1) following the suggestion we expanded the discussion at the end of introduction to stress the drawbacks of Chiral theory. Accordingly, we now end with "A grain of salt is that Chiral HiSGRA appears to be non-unitary due to interactions being complex in Minkowski signature and it is close in spirit to self-dual theories. Nevertheless, the theory should be unitary in flat space \cite{Skvortsov:2018jea,Skvortsov:2020wtf,Skvortsov:2020gpn} at the price of having the trivial S-matrix, while in $(A)dS_4$, similarly to self-dual theories, the fact that it is a closed subsector of a unitary theory implies that all solutions and amplitudes of Chiral theory should carry over to the holographic dual of (Chern--Simons) vector models"
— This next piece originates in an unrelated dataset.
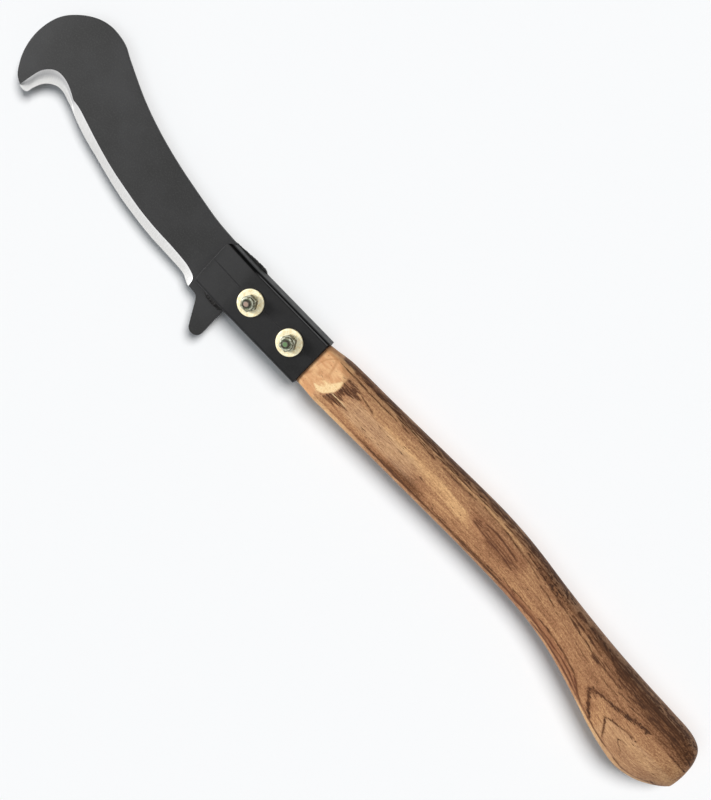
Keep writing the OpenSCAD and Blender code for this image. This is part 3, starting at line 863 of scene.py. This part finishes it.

2) We have added the definition of $A[1]$, which is indeed the suspension and which now follows the most popular convention.

3) This is a very good and important point since it may appear that everything follows from Formality. Actually, the relation to Formality is just an analogy. None of the already available results on Formality can give the structure maps we have in the paper, save for the Moyal-Weyl star-product itself. We believe that there is an extension of Formality that would cover the case of Chiral theory and there are few hints towards this, which we discuss at the very end. We have rewritten the first paragraph of "Configuration space and Convex geometry" that ends with "Let us, however, stress that an extension of the formality that would generate the vertices of Chiral theory has not yet been identified. Nevertheless, one would expect that since the Poisson structure behind the Weyl algebra $A_\lambda$ is $\epsilon_{AB}$, i.e., constant and symplectic, the configuration space lacks the bulk part and reduces to points on the boundary. Therefore, the configuration space defined below should be identified with the boundary part of a yet to be found extension of the formality."

4) This is now fixed with "covariant vertices"

5) We have also changed "nonsensical" to "ill-defined", pointing out, as an example, that correlation functions are infinite.